Write out, precisely and in full, each line of the material.

★ ★ ★

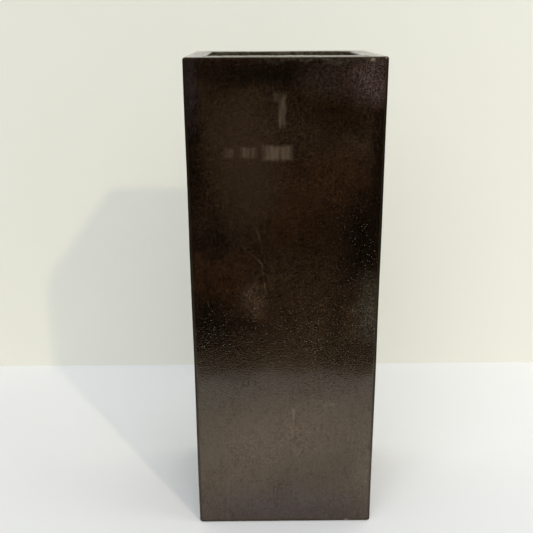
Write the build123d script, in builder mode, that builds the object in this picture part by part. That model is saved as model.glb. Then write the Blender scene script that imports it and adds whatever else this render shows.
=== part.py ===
from build123d import *
import os

# A tall square vase of cast concrete. Millimetres, +Z up, the front face towards -Y.
# The origin is on the floor, under the middle of the vase.

# The outside, which the mould gives: its four faces draw in a little towards the foot
overall_height = 504  # from the floor to the rim, pads included
rim_width = 200
foot_width = 189
arris_radius = 4  # the four upright outer edges
rim_outer_round = 2.5
rim_inner_round = 2
foot_round = 0.8

# The inside, which the core gives: it draws in more, so that the core lifts out
rim_wall = 20
foot_wall = 24
cavity_corner_radius = 8

# The floor of the vase, poured into the foot and keyed into a groove round the walls
slab_thickness = 25
slab_recess = 2.5  # its underside stays this far above the foot
key_depth = 6
key_height = 10
key_lead = 1  # chamfer on the key's outer edges

# The drain in the middle of the floor, stepped so that the plug's flange sits below the water
drain_diameter = 26
seat_diameter = 42
seat_depth = 5
drain_lead = 1  # chamfer where the drain opens underneath

# The waterproof coat brushed over the inside
coat_thickness = 1.5
coat_below_rim = 40

# The rubber plug, pulled out upwards by its tab
plug_clearance = 0.05  # between the sealing ribs and the drain
flange_gap = 1  # round the flange, in its seat
flange_thickness = 4
flange_round = 1
stem_short = 3  # the stem ends this far above the slab's underside
stem_relief = 1.5  # how far the stem stands back between its ribs
rib_count = 3
rib_height = 2
tip_lead = 2  # chamfer on the stem's end, to find the drain
core_diameter = 12  # the hollow in the stem, which lets the rubber squeeze
core_depth = 10
tab_width = 24
tab_height = 26
tab_thickness = 5
tab_hole_diameter = 13
tab_round = 1
tab_root = 1  # how far the tab is let into the flange

# The pads stuck under the corners
pad_diameter = 20
pad_thickness = 1
pad_round = 0.4

# Heights above the floor
foot_z = pad_thickness
rim_z = overall_height
slab_bottom_z = foot_z + slab_recess
slab_top_z = slab_bottom_z + slab_thickness
seat_z = slab_top_z - seat_depth
key_z = (slab_bottom_z + slab_top_z - key_height) / 2
coat_top_z = rim_z - coat_below_rim


def cavity_width(height):
    """The width of the hollow at a height above the floor: its walls are flat and lean outwards."""
    foot_cavity = foot_width - 2 * foot_wall
    rim_cavity = rim_width - 2 * rim_wall
    return foot_cavity + (rim_cavity - foot_cavity) * (height - foot_z) / (rim_z - foot_z)


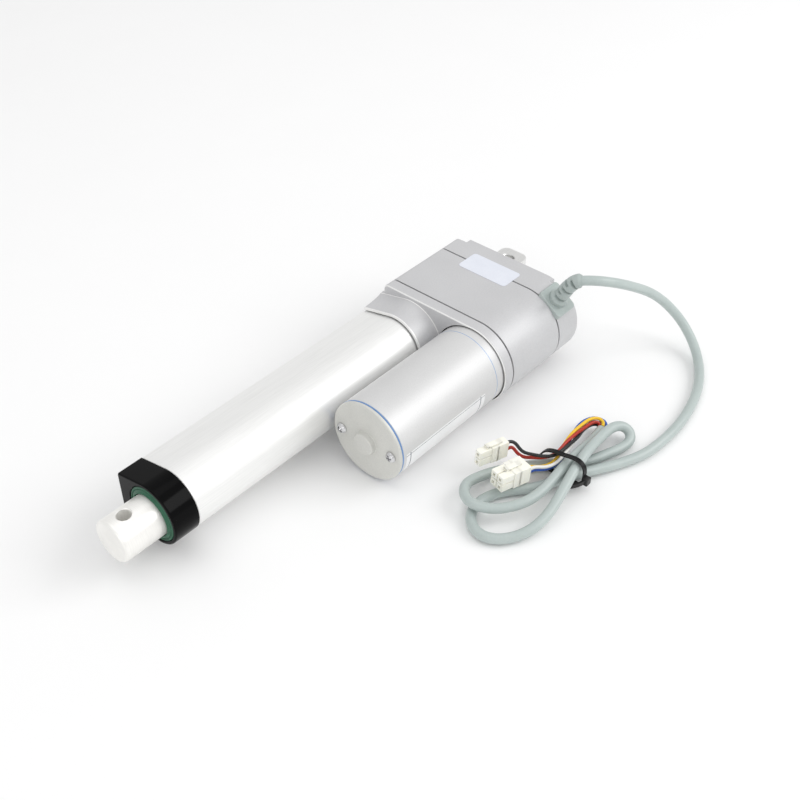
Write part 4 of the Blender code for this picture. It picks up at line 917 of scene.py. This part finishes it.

★ ★ ★

Completed exercise »
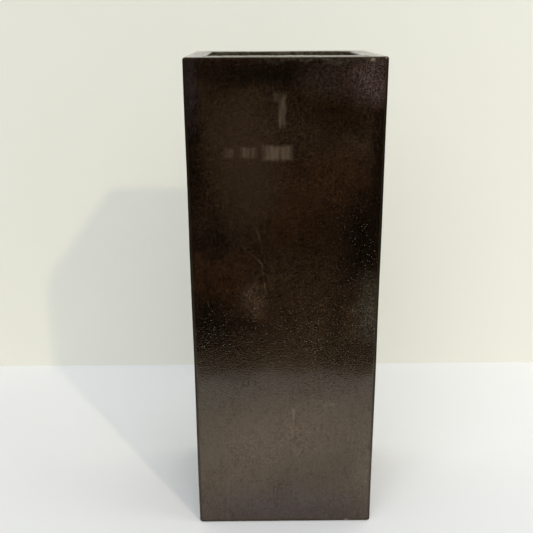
Write the build123d script, in builder mode, that builds the object in this picture part by part. That model is saved as model.glb. Then write the Blender scene script that imports it and adds whatever else this render shows.
=== part.py ===
from build123d import *
import os

# A tall square vase of cast concrete. Millimetres, +Z up, the front face towards -Y.
# The origin is on the floor, under the middle of the vase.

# The outside, which the mould gives: its four faces draw in a little towards the foot
overall_height = 504  # from the floor to the rim, pads included
rim_width = 200
foot_width = 189
arris_radius = 4  # the four upright outer edges
rim_outer_round = 2.5
rim_inner_round = 2
foot_round = 0.8

# The inside, which the core gives: it draws in more, so that the core lifts out
rim_wall = 20
foot_wall = 24
cavity_corner_radius = 8

# The floor of the vase, poured into the foot and keyed into a groove round the walls
slab_thickness = 25
slab_recess = 2.5  # its underside stays this far above the foot
key_depth = 6
key_height = 10
key_lead = 1  # chamfer on the key's outer edges

# The drain in the middle of the floor, stepped so that the plug's flange sits below the water
drain_diameter = 26
seat_diameter = 42
seat_depth = 5
drain_lead = 1  # chamfer where the drain opens underneath

# The waterproof coat brushed over the inside
coat_thickness = 1.5
coat_below_rim = 40

# The rubber plug, pulled out upwards by its tab
plug_clearance = 0.05  # between the sealing ribs and the drain
flange_gap = 1  # round the flange, in its seat
flange_thickness = 4
flange_round = 1
stem_short = 3  # the stem ends this far above the slab's underside
stem_relief = 1.5  # how far the stem stands back between its ribs
rib_count = 3
rib_height = 2
tip_lead = 2  # chamfer on the stem's end, to find the drain
core_diameter = 12  # the hollow in the stem, which lets the rubber squeeze
core_depth = 10
tab_width = 24
tab_height = 26
tab_thickness = 5
tab_hole_diameter = 13
tab_round = 1
tab_root = 1  # how far the tab is let into the flange

# The pads stuck under the corners
pad_diameter = 20
pad_thickness = 1
pad_round = 0.4

# Heights above the floor
foot_z = pad_thickness
rim_z = overall_height
slab_bottom_z = foot_z + slab_recess
slab_top_z = slab_bottom_z + slab_thickness
seat_z = slab_top_z - seat_depth
key_z = (slab_bottom_z + slab_top_z - key_height) / 2
coat_top_z = rim_z - coat_below_rim


def cavity_width(height):
    """The width of the hollow at a height above the floor: its walls are flat and lean outwards."""
    foot_cavity = foot_width - 2 * foot_wall
    rim_cavity = rim_width - 2 * rim_wall
    return foot_cavity + (rim_cavity - foot_cavity) * (height - foot_z) / (rim_z - foot_z)


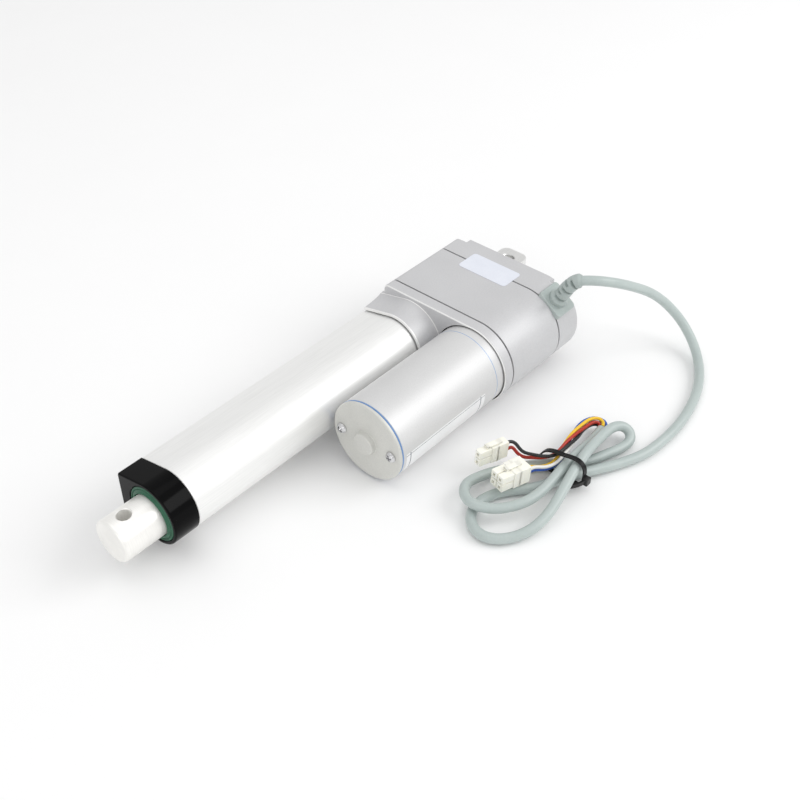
Write part 4 of the Blender code for this picture. It picks up at line 917 of scene.py. This part finishes it.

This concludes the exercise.